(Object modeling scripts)

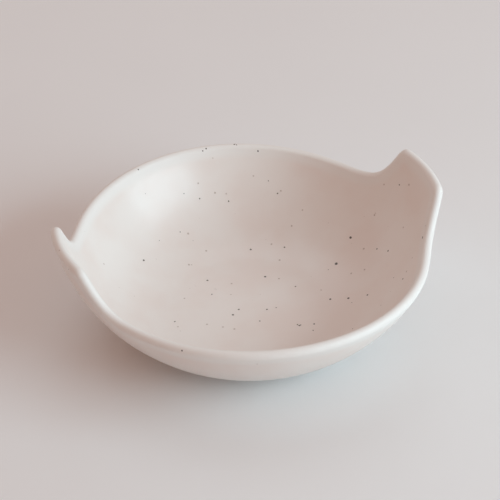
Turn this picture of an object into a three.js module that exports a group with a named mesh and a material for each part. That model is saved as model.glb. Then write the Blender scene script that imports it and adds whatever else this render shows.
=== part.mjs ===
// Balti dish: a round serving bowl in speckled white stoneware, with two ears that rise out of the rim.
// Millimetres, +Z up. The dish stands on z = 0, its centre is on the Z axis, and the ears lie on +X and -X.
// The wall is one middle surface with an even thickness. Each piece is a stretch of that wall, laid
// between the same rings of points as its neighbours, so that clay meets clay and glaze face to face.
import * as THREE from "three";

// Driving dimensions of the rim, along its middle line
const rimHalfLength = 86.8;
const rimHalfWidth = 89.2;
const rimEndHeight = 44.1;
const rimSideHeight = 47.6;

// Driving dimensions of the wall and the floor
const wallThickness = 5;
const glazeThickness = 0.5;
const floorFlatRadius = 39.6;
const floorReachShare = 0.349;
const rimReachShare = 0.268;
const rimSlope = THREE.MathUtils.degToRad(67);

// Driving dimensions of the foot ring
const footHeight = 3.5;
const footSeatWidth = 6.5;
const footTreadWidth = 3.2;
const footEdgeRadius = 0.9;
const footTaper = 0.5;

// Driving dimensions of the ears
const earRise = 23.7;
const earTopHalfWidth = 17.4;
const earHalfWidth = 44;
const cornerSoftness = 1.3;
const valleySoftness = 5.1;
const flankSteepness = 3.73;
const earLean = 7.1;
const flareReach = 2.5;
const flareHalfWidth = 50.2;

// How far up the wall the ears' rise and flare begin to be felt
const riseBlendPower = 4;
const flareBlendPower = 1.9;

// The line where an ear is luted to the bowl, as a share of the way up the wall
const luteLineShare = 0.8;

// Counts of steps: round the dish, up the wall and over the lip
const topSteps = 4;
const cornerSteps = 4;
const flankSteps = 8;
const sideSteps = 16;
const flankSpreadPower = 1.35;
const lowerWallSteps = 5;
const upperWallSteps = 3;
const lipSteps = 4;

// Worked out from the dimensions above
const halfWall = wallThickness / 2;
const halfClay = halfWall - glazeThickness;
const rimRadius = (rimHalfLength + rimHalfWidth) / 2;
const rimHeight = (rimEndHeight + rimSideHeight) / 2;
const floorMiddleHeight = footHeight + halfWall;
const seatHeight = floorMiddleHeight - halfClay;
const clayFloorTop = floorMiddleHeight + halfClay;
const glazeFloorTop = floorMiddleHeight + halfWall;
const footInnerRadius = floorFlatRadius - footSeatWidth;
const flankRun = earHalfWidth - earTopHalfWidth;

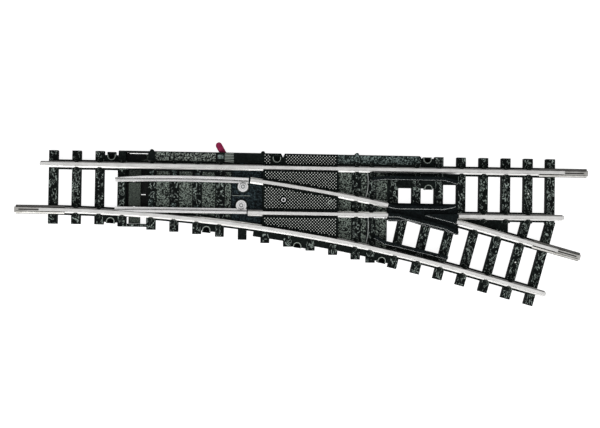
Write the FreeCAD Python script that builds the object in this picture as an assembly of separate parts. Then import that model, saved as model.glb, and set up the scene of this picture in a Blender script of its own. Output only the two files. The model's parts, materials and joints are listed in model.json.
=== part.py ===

* **Directions**: Across the entries, how many lines hold the word "with"? Say only the number.

* **Solution**: 3